En Londres, Frazier luchaba contra el jet lag y el aburrimiento, pero era demasiado disciplinado y estoico para hacer muecas, bostezar o retorcerse en su asiento como una persona normal. Los libros viejos se sucedían en un tedioso desfile de cartón, piel, papel y tinta. Crónicas, novelas, libros de viajes, poemarios, tratados de ornitología, ciencia, matemáticas, ingeniería… Él parecía ser el único de los presentes que no estaba fascinado. Los demás, empapados en sudor, mejoraban con vehemencia la oferta de sus competidores, cada uno con su estilo particular. Algunos agitaban su paleta de puja ostentosamente, mientras que otros alzaban la suya de forma casi imperceptible. Los más asiduos hacían gestos -asentían con la cabeza, torcían la boca, arqueaban una ceja- que el personal de la casa reconocía como indicaciones. Estaba claro que en aquella ciudad sobraba la pasta, pensó Frazier, mientras la gente ofrecía miles de libras por volúmenes que él ni siquiera querría para calzar una mesa.

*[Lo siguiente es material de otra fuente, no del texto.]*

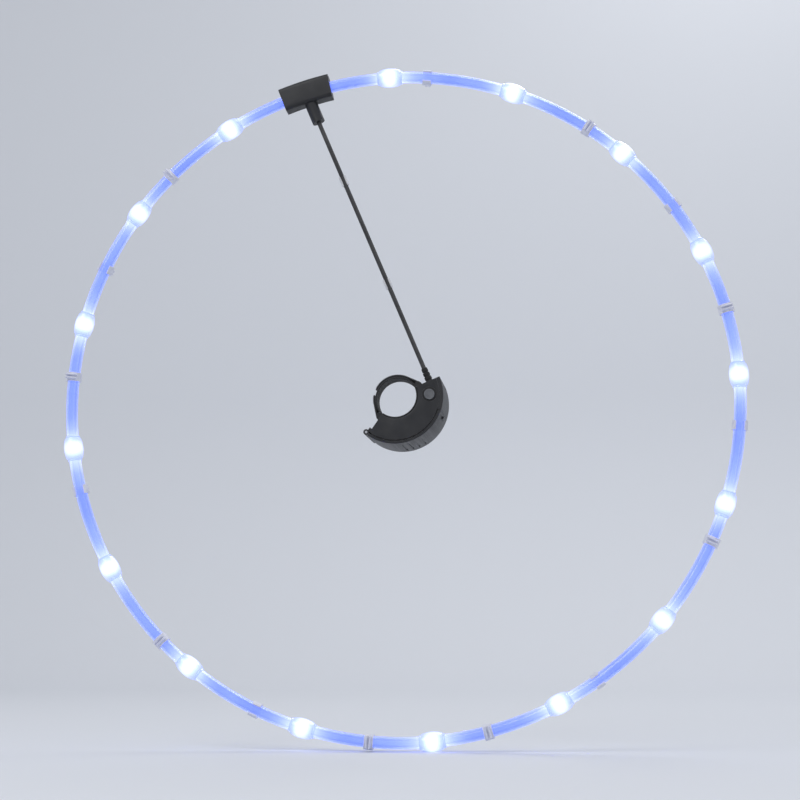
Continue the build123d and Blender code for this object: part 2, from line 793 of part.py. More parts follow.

En Nueva York ya había amanecido, y el sol inundaba la caravana. De vez en cuando, Stein se ponía al teléfono para informarles de la marcha de la subasta. Se estaban acercando. Will empezaba a impacientarse. Había prometido regresar a casa antes de que Nancy tuviera que irse a trabajar, y el tiempo se agotaba. El cuerpo de Spence emitía todo tipo de ruidos: resollaba, tosía, aspiraba por un inhalador y susurraba palabrotas.

Cuando presentaron el lote 112, a Frazier se le despejó la cabeza y la descarga de adrenalina le aceleró la respiración. Era un volumen gordo y viejo, y en un principio Frazier lo confundió con su objetivo. Toby se deshizo en alabanzas del libro y pronunció su título en un latín fluido.

– El lote 112 es un magnífico ejemplar de la obra de anatomía de Raymond de Vieussens Neurographia Universalis, Hoc Est, Omnium Corporis, Humani Nervorum, publicado en 1670 en Frankfurt por G. W Kuhn. Contiene veintinueve grabados en papel de vitela de la época y, salvo por unas pequeñas roturas, se trata de una copia extraordinaria de un tratado de medicina histórico. El precio de salida es de mil libras.